- Source records -
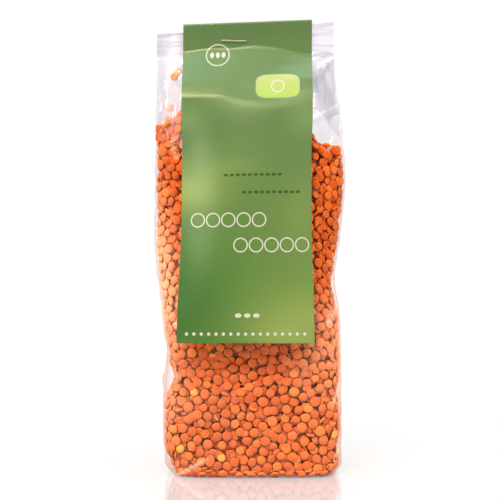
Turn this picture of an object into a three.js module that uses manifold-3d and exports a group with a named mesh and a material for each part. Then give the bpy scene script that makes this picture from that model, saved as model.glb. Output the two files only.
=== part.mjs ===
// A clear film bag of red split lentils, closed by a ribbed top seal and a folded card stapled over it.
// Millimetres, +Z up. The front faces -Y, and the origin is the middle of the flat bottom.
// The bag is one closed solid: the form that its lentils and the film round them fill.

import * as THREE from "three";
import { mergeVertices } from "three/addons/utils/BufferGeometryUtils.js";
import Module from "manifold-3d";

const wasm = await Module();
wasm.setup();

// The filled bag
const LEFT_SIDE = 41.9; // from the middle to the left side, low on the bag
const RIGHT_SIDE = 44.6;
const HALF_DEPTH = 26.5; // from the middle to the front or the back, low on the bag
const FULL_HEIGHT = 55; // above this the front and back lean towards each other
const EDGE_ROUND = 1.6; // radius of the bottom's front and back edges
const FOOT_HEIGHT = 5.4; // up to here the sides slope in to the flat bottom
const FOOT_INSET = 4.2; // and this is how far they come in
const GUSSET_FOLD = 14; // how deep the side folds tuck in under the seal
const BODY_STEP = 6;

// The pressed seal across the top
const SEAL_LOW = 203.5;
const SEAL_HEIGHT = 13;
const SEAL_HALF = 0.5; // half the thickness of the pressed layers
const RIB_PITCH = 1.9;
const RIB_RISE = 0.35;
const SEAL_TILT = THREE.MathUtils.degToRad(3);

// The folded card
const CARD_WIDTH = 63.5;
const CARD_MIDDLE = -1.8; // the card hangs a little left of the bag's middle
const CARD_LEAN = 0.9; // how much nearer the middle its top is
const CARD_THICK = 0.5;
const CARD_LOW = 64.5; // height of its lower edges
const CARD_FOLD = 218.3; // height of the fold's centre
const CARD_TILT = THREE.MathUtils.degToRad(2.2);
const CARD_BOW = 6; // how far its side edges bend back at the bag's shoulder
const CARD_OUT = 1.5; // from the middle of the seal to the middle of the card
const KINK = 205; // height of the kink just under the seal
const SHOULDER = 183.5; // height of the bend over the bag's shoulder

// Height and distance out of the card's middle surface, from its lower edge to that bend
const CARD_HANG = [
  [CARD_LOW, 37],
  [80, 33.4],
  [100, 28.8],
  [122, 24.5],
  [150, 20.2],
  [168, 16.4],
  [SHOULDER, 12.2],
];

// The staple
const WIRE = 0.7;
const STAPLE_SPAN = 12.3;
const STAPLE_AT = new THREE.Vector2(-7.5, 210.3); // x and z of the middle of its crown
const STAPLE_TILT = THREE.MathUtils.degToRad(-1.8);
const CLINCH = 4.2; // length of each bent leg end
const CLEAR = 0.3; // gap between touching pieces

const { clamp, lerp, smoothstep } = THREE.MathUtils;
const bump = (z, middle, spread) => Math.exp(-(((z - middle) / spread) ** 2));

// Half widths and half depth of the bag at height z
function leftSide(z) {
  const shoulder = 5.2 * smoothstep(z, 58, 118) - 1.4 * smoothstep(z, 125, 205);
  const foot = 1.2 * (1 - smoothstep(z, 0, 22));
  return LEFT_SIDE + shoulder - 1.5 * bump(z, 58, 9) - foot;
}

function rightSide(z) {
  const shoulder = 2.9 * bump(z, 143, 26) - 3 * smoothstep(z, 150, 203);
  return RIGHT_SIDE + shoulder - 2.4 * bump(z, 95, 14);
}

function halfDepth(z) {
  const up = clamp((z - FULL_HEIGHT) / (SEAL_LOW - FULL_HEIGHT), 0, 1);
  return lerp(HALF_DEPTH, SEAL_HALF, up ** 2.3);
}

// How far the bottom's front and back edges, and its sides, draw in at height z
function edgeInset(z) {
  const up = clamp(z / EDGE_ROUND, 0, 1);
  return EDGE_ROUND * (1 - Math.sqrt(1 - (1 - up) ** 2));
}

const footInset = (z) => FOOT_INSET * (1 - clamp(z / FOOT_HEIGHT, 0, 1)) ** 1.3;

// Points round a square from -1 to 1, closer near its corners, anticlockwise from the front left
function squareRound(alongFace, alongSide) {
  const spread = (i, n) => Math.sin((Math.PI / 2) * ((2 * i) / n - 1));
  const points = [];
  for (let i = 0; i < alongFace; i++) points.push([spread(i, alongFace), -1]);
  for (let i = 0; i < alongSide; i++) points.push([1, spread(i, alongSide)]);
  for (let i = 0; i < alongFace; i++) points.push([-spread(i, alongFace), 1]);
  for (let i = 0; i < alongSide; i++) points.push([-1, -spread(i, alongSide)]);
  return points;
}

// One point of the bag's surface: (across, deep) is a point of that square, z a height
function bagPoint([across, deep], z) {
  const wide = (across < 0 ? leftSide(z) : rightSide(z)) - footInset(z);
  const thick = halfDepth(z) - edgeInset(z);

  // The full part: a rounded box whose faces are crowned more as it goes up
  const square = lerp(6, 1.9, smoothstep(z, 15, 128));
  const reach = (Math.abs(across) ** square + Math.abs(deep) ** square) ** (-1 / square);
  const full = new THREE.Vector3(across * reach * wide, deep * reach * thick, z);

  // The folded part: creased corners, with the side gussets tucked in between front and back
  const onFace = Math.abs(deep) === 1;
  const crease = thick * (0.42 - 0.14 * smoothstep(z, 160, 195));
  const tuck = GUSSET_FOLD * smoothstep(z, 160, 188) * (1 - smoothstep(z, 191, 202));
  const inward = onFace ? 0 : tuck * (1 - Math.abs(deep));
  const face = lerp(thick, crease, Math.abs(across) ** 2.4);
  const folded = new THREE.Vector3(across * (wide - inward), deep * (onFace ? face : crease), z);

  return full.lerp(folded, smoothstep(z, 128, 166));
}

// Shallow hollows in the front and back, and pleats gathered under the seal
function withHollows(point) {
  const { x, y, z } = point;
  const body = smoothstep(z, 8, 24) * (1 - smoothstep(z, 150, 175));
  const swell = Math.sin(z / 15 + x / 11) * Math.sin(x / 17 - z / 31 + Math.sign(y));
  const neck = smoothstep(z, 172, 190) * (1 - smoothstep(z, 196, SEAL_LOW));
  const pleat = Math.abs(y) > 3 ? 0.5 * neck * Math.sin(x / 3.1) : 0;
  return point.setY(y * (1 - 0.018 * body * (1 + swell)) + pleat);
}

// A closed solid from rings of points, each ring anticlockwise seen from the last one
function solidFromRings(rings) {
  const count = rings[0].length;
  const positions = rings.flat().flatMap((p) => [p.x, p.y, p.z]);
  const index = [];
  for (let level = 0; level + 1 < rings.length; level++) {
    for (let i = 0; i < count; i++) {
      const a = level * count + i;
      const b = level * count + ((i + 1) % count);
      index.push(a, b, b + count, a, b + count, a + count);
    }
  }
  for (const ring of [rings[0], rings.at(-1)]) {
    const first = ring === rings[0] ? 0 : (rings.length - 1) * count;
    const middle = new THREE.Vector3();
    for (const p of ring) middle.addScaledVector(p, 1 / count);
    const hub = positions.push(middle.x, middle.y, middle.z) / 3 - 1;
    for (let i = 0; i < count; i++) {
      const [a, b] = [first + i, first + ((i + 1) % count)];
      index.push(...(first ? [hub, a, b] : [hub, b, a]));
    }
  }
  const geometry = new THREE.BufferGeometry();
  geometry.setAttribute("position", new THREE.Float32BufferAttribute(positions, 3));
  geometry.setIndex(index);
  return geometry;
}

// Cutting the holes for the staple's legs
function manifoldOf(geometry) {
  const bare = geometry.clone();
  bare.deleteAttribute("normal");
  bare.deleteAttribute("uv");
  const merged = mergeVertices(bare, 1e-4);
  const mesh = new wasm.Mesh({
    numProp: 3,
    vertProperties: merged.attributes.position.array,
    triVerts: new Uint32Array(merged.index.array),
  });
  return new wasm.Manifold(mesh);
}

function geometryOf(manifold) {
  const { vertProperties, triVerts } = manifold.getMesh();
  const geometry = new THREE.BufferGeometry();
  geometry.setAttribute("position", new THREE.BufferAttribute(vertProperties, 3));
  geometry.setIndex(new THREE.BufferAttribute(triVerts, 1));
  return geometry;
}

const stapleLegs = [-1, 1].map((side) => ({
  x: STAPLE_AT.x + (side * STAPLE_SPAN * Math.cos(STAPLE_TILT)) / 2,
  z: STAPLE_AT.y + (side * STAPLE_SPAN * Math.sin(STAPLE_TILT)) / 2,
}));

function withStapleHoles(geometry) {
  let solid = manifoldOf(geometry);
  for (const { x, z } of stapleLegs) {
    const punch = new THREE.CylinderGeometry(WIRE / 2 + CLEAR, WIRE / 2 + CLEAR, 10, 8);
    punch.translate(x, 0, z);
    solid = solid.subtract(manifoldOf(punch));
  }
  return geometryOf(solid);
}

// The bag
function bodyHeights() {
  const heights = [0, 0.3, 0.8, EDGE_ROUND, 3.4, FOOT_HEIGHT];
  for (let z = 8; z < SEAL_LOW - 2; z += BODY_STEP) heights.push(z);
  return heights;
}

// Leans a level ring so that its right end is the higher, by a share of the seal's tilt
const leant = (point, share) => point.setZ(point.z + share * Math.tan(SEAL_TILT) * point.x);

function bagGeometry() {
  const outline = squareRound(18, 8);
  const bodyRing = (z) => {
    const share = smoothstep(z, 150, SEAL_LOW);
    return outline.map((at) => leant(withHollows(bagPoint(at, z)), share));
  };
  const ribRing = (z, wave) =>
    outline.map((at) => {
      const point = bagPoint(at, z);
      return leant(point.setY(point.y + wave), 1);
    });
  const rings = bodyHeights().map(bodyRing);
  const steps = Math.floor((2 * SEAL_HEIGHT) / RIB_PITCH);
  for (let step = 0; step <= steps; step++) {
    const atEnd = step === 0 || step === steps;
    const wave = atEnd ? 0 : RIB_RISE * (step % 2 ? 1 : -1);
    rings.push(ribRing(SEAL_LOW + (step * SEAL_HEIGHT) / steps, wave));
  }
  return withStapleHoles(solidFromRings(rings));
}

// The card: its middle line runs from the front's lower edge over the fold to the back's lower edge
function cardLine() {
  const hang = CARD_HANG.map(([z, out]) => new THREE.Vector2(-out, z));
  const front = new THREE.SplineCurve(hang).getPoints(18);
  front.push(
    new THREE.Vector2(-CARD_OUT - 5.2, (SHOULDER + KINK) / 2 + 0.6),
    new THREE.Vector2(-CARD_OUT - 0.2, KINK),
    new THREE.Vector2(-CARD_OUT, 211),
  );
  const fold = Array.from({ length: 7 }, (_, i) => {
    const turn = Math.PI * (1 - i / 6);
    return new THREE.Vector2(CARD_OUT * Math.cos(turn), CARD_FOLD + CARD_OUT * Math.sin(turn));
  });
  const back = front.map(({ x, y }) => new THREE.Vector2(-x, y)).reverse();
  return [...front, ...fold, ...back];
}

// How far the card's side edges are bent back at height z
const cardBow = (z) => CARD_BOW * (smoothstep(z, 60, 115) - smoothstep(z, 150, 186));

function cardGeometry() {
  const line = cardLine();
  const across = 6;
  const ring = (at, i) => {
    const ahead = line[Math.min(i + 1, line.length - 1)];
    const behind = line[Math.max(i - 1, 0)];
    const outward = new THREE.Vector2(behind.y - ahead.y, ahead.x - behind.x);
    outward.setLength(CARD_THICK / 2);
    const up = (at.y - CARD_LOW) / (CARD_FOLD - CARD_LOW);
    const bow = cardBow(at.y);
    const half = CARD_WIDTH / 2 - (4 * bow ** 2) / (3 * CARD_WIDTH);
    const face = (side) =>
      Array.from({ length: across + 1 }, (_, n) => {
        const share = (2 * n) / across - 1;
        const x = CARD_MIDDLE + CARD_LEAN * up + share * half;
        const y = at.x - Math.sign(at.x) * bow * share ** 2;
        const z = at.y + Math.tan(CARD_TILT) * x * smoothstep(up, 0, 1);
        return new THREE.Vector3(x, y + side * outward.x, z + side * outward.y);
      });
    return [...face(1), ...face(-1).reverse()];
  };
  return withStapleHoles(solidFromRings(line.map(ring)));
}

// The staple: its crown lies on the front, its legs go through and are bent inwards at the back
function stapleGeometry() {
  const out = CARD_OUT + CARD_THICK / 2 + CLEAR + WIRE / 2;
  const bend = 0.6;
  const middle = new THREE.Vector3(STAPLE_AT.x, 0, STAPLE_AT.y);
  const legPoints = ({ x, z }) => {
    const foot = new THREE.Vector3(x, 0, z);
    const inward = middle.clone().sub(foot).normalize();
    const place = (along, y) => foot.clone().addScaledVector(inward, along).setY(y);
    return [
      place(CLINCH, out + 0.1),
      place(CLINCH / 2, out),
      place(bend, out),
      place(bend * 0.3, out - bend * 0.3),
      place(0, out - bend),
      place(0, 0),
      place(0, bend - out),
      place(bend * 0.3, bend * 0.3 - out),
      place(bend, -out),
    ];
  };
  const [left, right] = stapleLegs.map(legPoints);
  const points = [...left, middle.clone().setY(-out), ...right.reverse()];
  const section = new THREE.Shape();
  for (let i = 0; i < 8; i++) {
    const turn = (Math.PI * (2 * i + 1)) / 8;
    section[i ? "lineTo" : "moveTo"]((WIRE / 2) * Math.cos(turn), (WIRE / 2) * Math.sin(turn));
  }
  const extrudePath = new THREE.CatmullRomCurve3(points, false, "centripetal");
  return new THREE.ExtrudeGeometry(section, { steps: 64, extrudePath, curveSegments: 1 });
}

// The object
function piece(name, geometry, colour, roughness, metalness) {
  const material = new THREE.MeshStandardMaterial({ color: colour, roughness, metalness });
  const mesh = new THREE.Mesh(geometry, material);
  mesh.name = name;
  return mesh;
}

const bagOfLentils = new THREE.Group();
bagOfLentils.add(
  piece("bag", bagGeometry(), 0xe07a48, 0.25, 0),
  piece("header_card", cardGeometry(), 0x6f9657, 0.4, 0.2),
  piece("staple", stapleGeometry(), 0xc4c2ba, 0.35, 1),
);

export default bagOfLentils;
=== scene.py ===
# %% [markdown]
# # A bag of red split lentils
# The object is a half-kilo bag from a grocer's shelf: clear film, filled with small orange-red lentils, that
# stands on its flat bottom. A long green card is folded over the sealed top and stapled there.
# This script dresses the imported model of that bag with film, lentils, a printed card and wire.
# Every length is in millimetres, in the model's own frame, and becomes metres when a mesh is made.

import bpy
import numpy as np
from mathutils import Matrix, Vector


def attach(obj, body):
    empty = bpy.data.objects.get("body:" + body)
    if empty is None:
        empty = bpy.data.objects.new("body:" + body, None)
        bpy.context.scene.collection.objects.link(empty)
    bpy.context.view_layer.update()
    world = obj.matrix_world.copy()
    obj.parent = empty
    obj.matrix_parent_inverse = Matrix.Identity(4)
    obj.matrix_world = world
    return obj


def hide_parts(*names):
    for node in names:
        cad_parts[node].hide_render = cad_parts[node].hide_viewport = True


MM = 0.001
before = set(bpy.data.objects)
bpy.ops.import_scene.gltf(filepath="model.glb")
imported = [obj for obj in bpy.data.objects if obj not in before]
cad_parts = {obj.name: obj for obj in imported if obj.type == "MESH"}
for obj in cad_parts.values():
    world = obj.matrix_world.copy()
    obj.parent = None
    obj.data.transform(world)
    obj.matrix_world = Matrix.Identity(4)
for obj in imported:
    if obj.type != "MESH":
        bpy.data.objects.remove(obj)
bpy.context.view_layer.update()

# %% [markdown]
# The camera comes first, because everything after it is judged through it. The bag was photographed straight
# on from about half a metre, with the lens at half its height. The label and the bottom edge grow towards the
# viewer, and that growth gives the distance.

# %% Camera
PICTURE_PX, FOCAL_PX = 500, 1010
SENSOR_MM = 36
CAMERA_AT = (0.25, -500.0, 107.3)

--

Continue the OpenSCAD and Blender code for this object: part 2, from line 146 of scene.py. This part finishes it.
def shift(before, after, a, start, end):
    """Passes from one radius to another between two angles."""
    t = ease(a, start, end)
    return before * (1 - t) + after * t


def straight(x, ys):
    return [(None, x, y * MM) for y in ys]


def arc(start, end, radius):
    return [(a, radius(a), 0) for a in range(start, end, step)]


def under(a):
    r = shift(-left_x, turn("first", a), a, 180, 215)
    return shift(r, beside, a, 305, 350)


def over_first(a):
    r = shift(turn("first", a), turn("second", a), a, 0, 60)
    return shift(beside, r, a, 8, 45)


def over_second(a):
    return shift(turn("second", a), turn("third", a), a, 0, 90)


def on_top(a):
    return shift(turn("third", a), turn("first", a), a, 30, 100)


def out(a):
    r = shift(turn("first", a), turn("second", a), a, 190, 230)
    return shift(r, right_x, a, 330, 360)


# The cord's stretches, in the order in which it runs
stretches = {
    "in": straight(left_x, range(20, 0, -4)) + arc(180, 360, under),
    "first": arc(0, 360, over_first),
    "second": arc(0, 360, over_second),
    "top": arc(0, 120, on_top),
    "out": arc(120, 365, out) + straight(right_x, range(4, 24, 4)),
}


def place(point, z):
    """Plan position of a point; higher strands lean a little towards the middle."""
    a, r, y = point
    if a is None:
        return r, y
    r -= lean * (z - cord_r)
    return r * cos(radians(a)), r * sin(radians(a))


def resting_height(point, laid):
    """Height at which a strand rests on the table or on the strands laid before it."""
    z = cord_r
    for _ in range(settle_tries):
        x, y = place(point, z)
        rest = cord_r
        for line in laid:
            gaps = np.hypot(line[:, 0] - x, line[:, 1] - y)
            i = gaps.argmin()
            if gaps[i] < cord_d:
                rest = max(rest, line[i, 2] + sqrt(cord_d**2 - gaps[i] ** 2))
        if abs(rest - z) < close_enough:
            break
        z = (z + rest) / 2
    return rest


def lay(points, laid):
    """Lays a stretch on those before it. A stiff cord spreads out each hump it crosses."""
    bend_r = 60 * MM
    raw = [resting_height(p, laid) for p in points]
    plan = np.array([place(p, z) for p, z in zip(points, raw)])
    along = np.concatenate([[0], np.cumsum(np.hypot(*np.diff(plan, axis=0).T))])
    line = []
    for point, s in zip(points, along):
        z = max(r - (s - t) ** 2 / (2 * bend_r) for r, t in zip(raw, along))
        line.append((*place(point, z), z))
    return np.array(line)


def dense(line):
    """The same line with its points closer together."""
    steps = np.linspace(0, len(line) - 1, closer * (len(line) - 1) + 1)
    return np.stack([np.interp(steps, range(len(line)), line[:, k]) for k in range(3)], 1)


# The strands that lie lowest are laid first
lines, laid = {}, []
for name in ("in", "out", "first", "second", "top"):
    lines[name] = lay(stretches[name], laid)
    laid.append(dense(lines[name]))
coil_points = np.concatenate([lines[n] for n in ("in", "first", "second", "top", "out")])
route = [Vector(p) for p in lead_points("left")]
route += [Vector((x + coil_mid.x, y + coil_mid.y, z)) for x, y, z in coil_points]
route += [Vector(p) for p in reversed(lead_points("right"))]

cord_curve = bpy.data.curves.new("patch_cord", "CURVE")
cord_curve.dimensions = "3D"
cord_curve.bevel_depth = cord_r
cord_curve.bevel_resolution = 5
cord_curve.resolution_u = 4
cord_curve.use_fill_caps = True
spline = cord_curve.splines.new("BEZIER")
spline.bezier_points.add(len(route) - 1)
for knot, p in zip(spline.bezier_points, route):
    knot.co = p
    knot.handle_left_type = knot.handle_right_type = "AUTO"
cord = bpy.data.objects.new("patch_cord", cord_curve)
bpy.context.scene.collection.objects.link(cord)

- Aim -
Retype the entries above exactly, but only from the line containing "const bagOfLentils = new THREE.Group();" through the line containing "# stands on", both included.

- Solution to this problem -
const bagOfLentils = new THREE.Group();
bagOfLentils.add(
  piece("bag", bagGeometry(), 0xe07a48, 0.25, 0),
  piece("header_card", cardGeometry(), 0x6f9657, 0.4, 0.2),
  piece("staple", stapleGeometry(), 0xc4c2ba, 0.35, 1),
);

export default bagOfLentils;
=== scene.py ===
# %% [markdown]
# # A bag of red split lentils
# The object is a half-kilo bag from a grocer's shelf: clear film, filled with small orange-red lentils, that
# stands on its flat bottom. A long green card is folded over the sealed top and stapled there.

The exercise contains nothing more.